WEDNESDAY, Oct. 21, 2020 (HealthDay News) — Uninsured, Medicare-insured, and Medicaid-insured patients with breast, prostate, or lung cancer are less likely to receive surgical care at high-volume hospitals compared with privately insured patients, according to a study published online Oct. 21 in Cancer.
Junaid Nabi, M.D., M.P.H., from Brigham and Women’s Hospital in Boston, and colleagues estimated the odds of receiving surgical care at a high-volume hospital according to insurance type for 1,279,738 patients with a confirmed diagnosis of breast, prostate, lung, or colorectal cancer during 2004 through 2016.

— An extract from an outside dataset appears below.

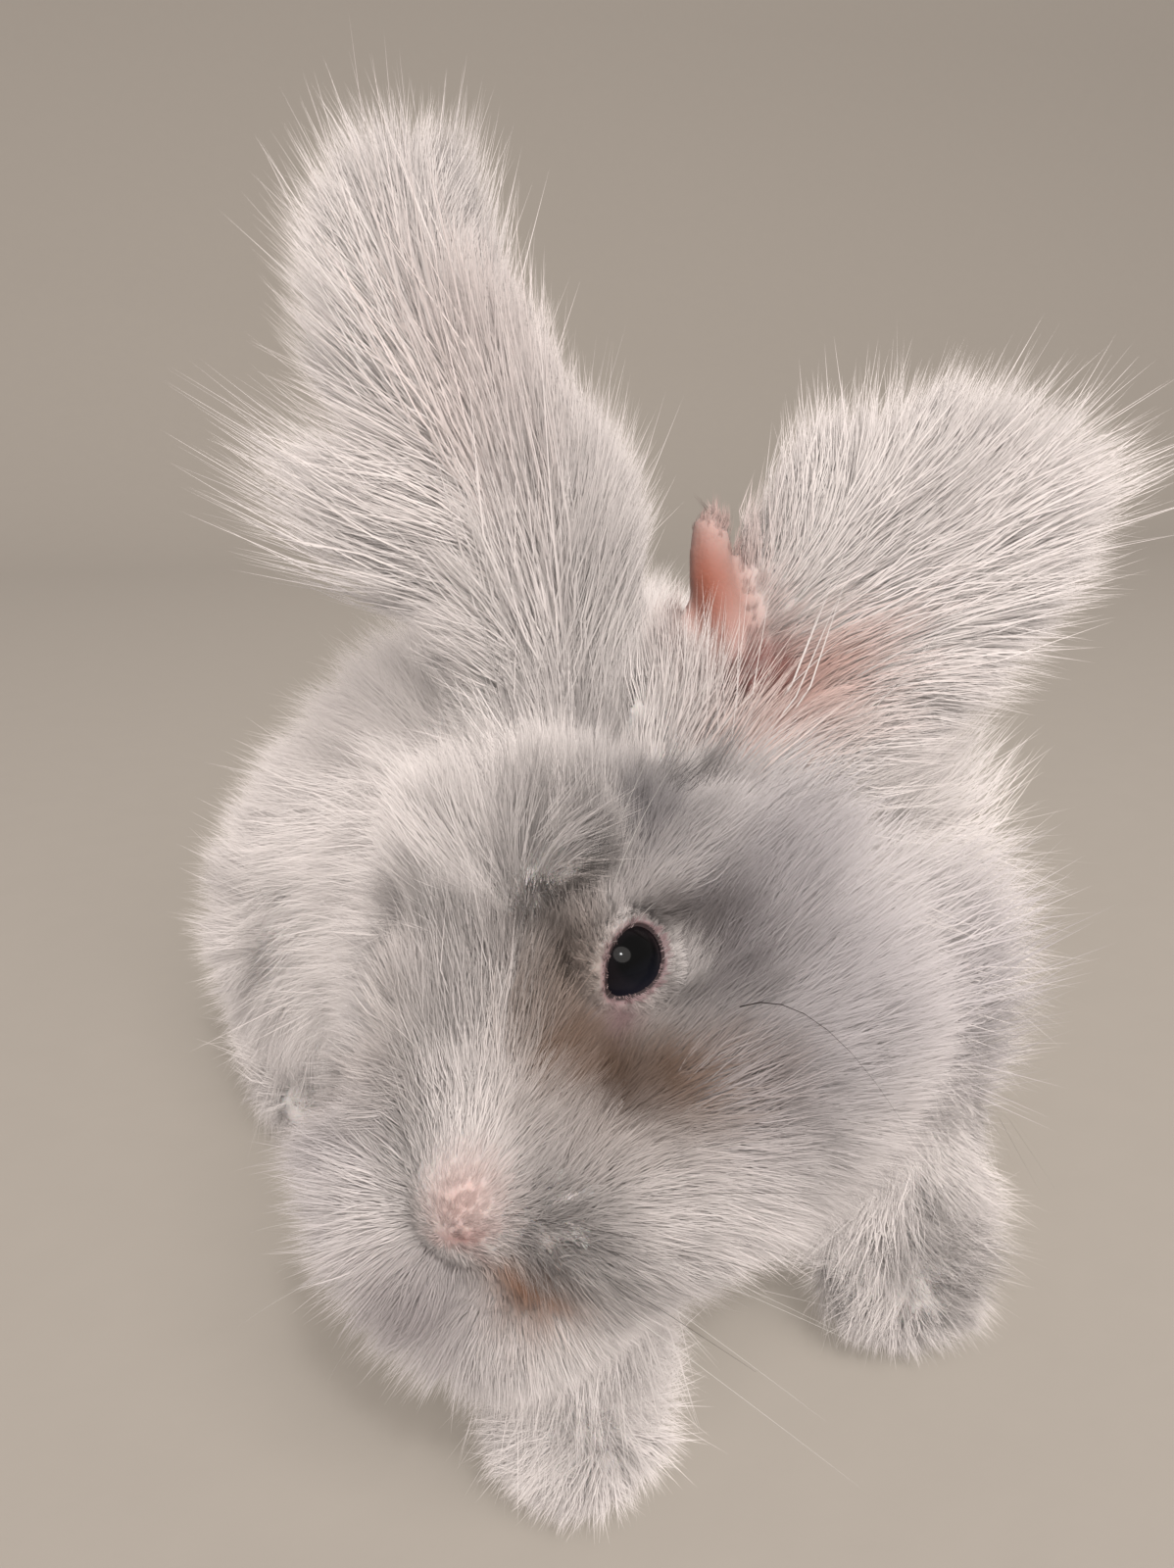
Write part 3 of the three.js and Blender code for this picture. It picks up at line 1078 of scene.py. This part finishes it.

The researchers found that compared with patients with private insurance, the odds of receiving surgical care were lower for patients with breast cancer who were insured by Medicare or Medicaid or were uninsured (odds ratios, 0.75, 0.55, and 0.50, respectively); for patients with prostate cancer insured by Medicare or Medicaid or were uninsured (odds ratios, 0.87, 0.58, and 0.36, respectively); and for patients with lung cancer who were insured by Medicare or Medicaid or were uninsured (odds ratios, 0.84, 0.74, and 0.48, respectively). The effect of insurance varied by study period for patients with colorectal cancer, with improvement since 2011. The odds of receiving care at a high-volume hospital were 0.51 during 2004 to 2007 and 0.99 during 2014 through 2016 for Medicaid-insured patients, and the corresponding odds were 0.45 and 1.19 for uninsured and privately insured patients, respectively.
“These findings highlight the importance of building a health equity framework into health care policies,” the authors write.
Two authors disclosed financial ties to the pharmaceutical industry.